• _Problem_
Copy all of the material below exactly.

• _Recorded data_

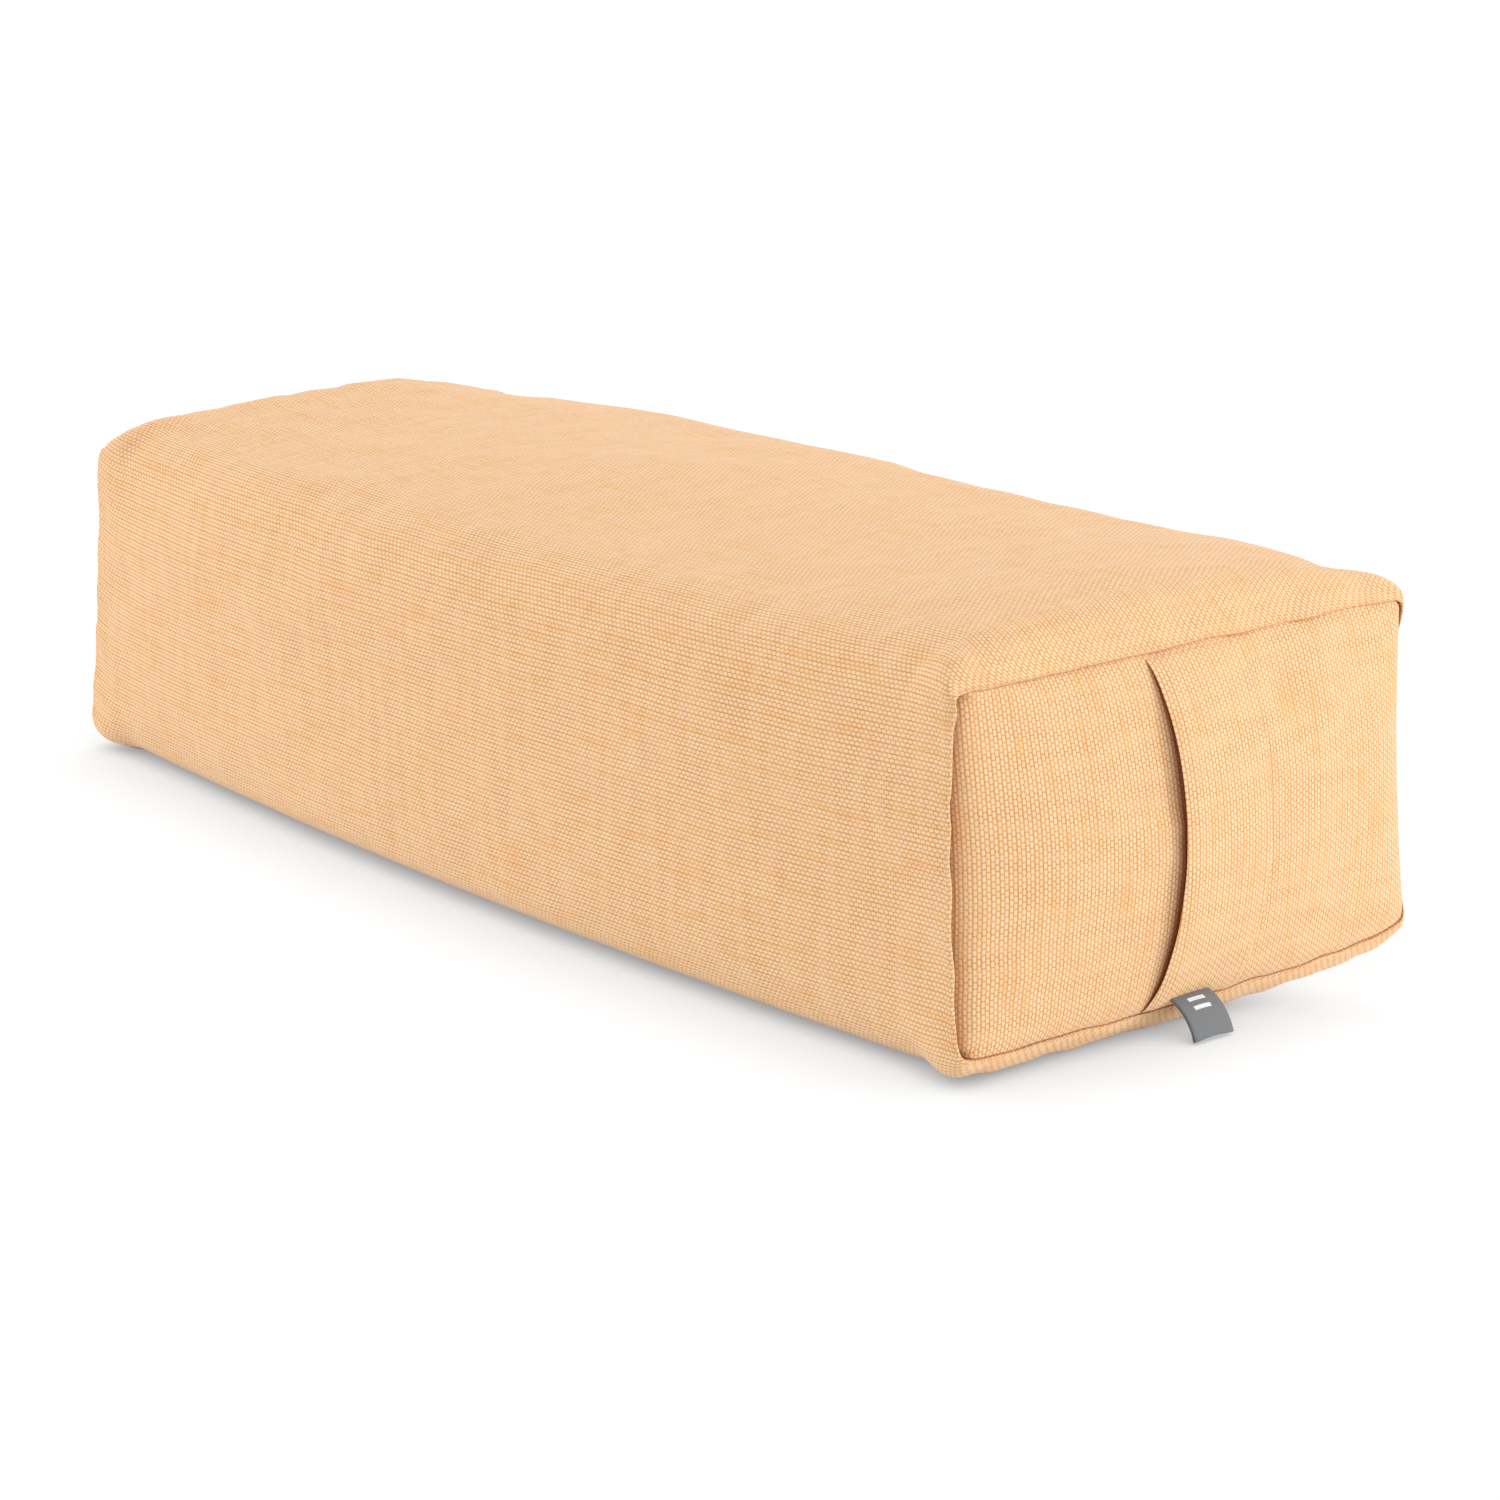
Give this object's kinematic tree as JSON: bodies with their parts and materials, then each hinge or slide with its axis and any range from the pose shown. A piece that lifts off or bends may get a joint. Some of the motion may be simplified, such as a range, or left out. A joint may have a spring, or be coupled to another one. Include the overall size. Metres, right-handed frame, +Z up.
{
  "type": "yoga bolster",
  "caption": "Rectangular stuffed floor bolster in a zipped fabric cover, with a band handle over one end panel and a folded tag in its bottom seam.",
  "frame": {"origin": "on the floor, under the middle of the cushion, halfway between its two end seams", "axes": "+X towards the end with the handle, +Y towards the long side with the zip, +Z up"},
  "size_m": [0.6949, 0.288, 0.173],
  "materials": {
    "cover_fabric": "basket-weave cotton, orange and cream yarns, matt",
    "tag_fabric": "fine woven grey tag, plain",
    "zip_tape": "ribbed woven polyester tape, dyed to match",
    "zip_coil": "nylon coil, satin",
    "zip_metal": "plated zinc, satin",
    "inner_cotton": "plain unbleached cotton",
    "fibre_filling": "loose fibre stuffing"
  },
  "bodies": {
    "cushion": {"cover_wrap": "cover_fabric", "end_panel_front": "cover_fabric", "end_panel_rear": "cover_fabric", "handle_strap_top": "cover_fabric", "handle_strap_bottom": "cover_fabric", "label_seam_end": "tag_fabric", "zip_tape_upper": "zip_tape", "zip_tape_lower": "zip_tape", "zip_coil_upper": "zip_coil", "zip_coil_lower": "zip_coil", "zip_top_stop_upper": "zip_metal", "zip_top_stop_lower": "zip_metal", "zip_bottom_stop": "zip_metal", "inner_wrap": "inner_cotton", "inner_end_front": "inner_cotton", "inner_end_rear": "inner_cotton", "filling": "fibre_filling"},
    "handle": {"handle_grip": "cover_fabric"},
    "tag": {"label": "tag_fabric"},
    "slider": {"zip_slider": "zip_metal"},
    "pull": {"zip_pull": "zip_metal"}
  },
  "joints": [
    {"name": "handle_lift", "type": "slide", "parent": "cushion", "child": "handle", "axis": [1, 0, 0], "range_m": [0, 0.024]},
    {"name": "tag_flap", "type": "hinge", "parent": "cushion", "child": "tag", "pos_m": [0.3323, -0.0055, 0.00952], "axis": [0, 1, 0], "range_deg": [-60, 0], "stiffness_Nm_per_rad": 0.002},
    {"name": "zip_slide", "type": "slide", "parent": "cushion", "child": "slider", "axis": [1, 0, 0], "range_m": [-0.424, 0]},
    {"name": "pull_flip", "type": "hinge", "parent": "slider", "child": "pull", "pos_m": [0.21245, 0.1409, 0.06], "axis": [0, 0, 1], "range_deg": [-165, 0]}
  ]
}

• _Solution to the exercise_
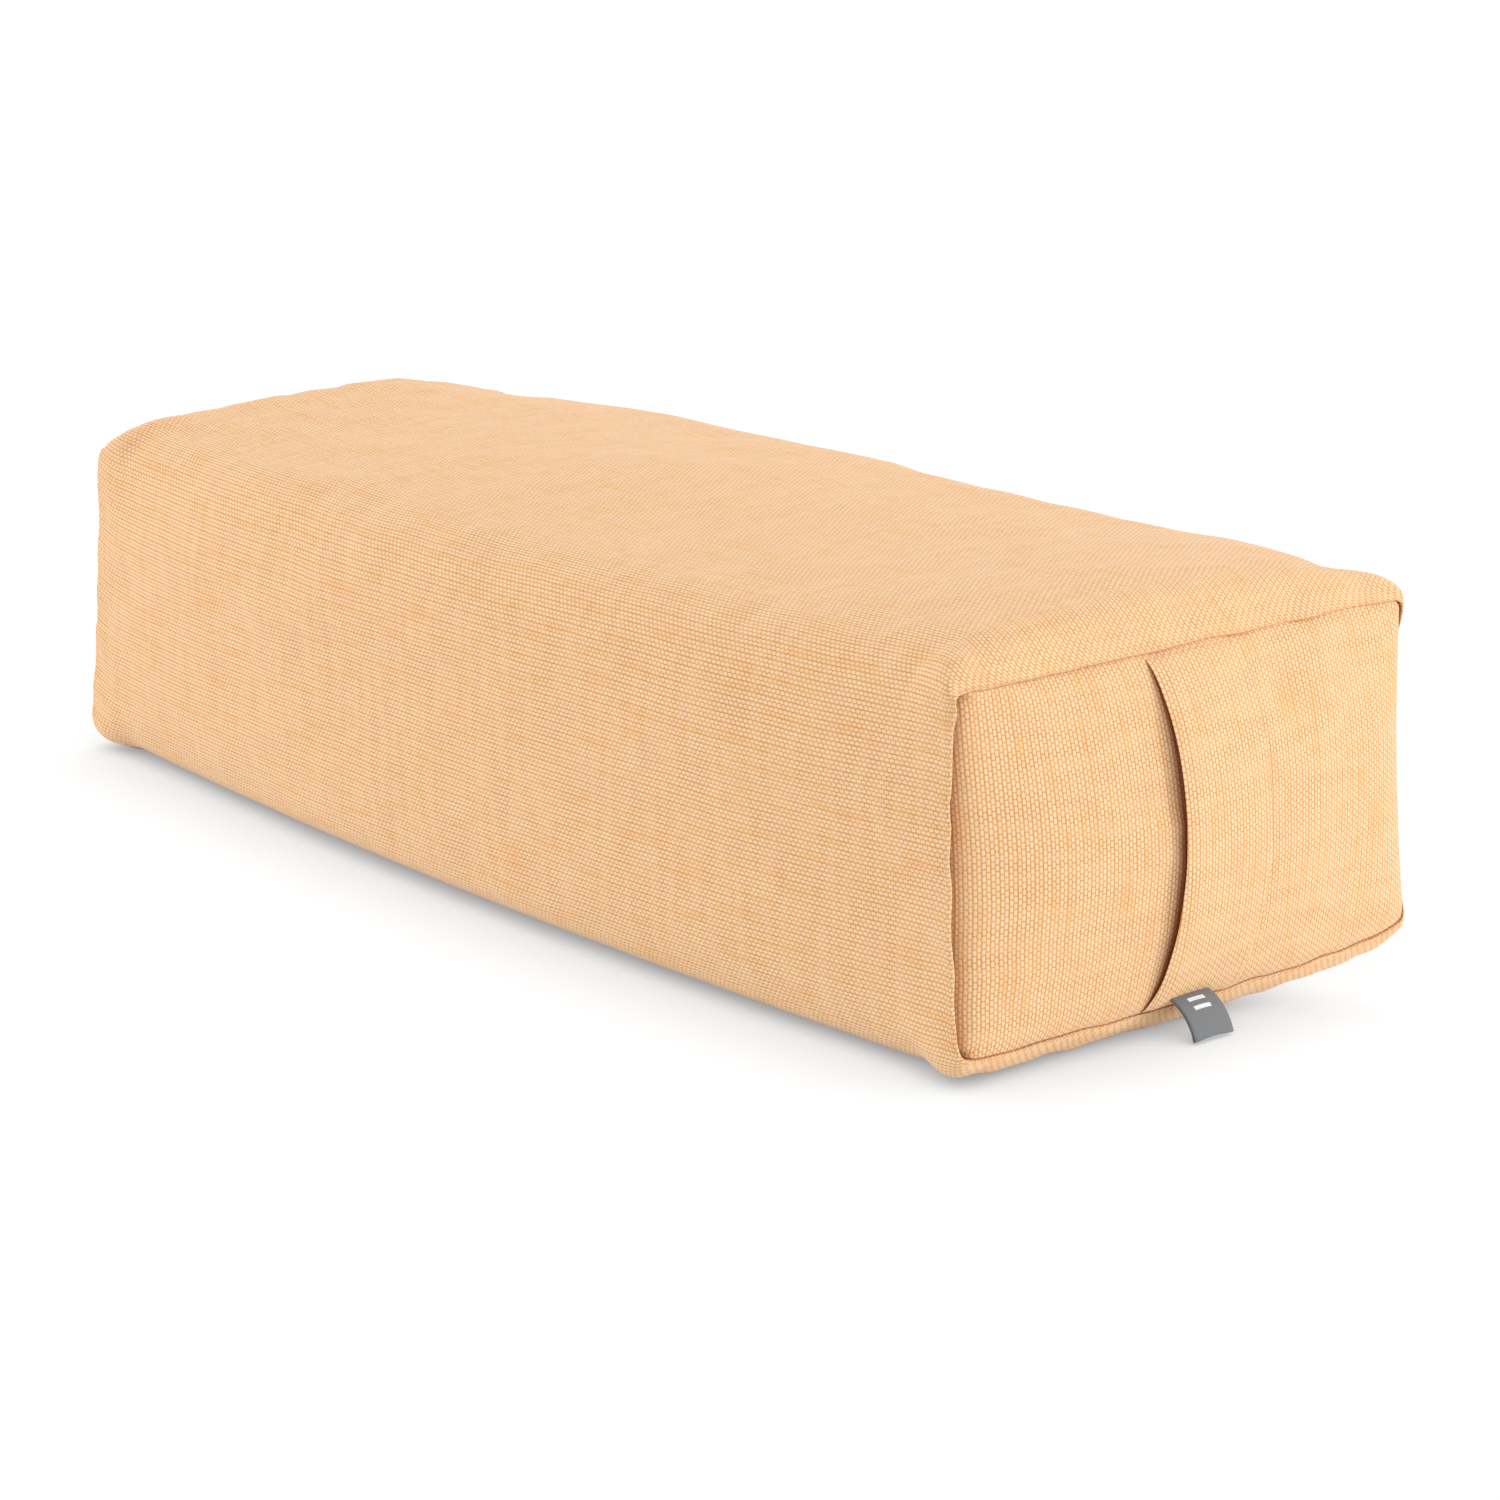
Give this object's kinematic tree as JSON: bodies with their parts and materials, then each hinge or slide with its axis and any range from the pose shown. A piece that lifts off or bends may get a joint. Some of the motion may be simplified, such as a range, or left out. A joint may have a spring, or be coupled to another one. Include the overall size. Metres, right-handed frame, +Z up.
{
  "type": "yoga bolster",
  "caption": "Rectangular stuffed floor bolster in a zipped fabric cover, with a band handle over one end panel and a folded tag in its bottom seam.",
  "frame": {"origin": "on the floor, under the middle of the cushion, halfway between its two end seams", "axes": "+X towards the end with the handle, +Y towards the long side with the zip, +Z up"},
  "size_m": [0.6949, 0.288, 0.173],
  "materials": {
    "cover_fabric": "basket-weave cotton, orange and cream yarns, matt",
    "tag_fabric": "fine woven grey tag, plain",
    "zip_tape": "ribbed woven polyester tape, dyed to match",
    "zip_coil": "nylon coil, satin",
    "zip_metal": "plated zinc, satin",
    "inner_cotton": "plain unbleached cotton",
    "fibre_filling": "loose fibre stuffing"
  },
  "bodies": {
    "cushion": {"cover_wrap": "cover_fabric", "end_panel_front": "cover_fabric", "end_panel_rear": "cover_fabric", "handle_strap_top": "cover_fabric", "handle_strap_bottom": "cover_fabric", "label_seam_end": "tag_fabric", "zip_tape_upper": "zip_tape", "zip_tape_lower": "zip_tape", "zip_coil_upper": "zip_coil", "zip_coil_lower": "zip_coil", "zip_top_stop_upper": "zip_metal", "zip_top_stop_lower": "zip_metal", "zip_bottom_stop": "zip_metal", "inner_wrap": "inner_cotton", "inner_end_front": "inner_cotton", "inner_end_rear": "inner_cotton", "filling": "fibre_filling"},
    "handle": {"handle_grip": "cover_fabric"},
    "tag": {"label": "tag_fabric"},
    "slider": {"zip_slider": "zip_metal"},
    "pull": {"zip_pull": "zip_metal"}
  },
  "joints": [
    {"name": "handle_lift", "type": "slide", "parent": "cushion", "child": "handle", "axis": [1, 0, 0], "range_m": [0, 0.024]},
    {"name": "tag_flap", "type": "hinge", "parent": "cushion", "child": "tag", "pos_m": [0.3323, -0.0055, 0.00952], "axis": [0, 1, 0], "range_deg": [-60, 0], "stiffness_Nm_per_rad": 0.002},
    {"name": "zip_slide", "type": "slide", "parent": "cushion", "child": "slider", "axis": [1, 0, 0], "range_m": [-0.424, 0]},
    {"name": "pull_flip", "type": "hinge", "parent": "slider", "child": "pull", "pos_m": [0.21245, 0.1409, 0.06], "axis": [0, 0, 1], "range_deg": [-165, 0]}
  ]
}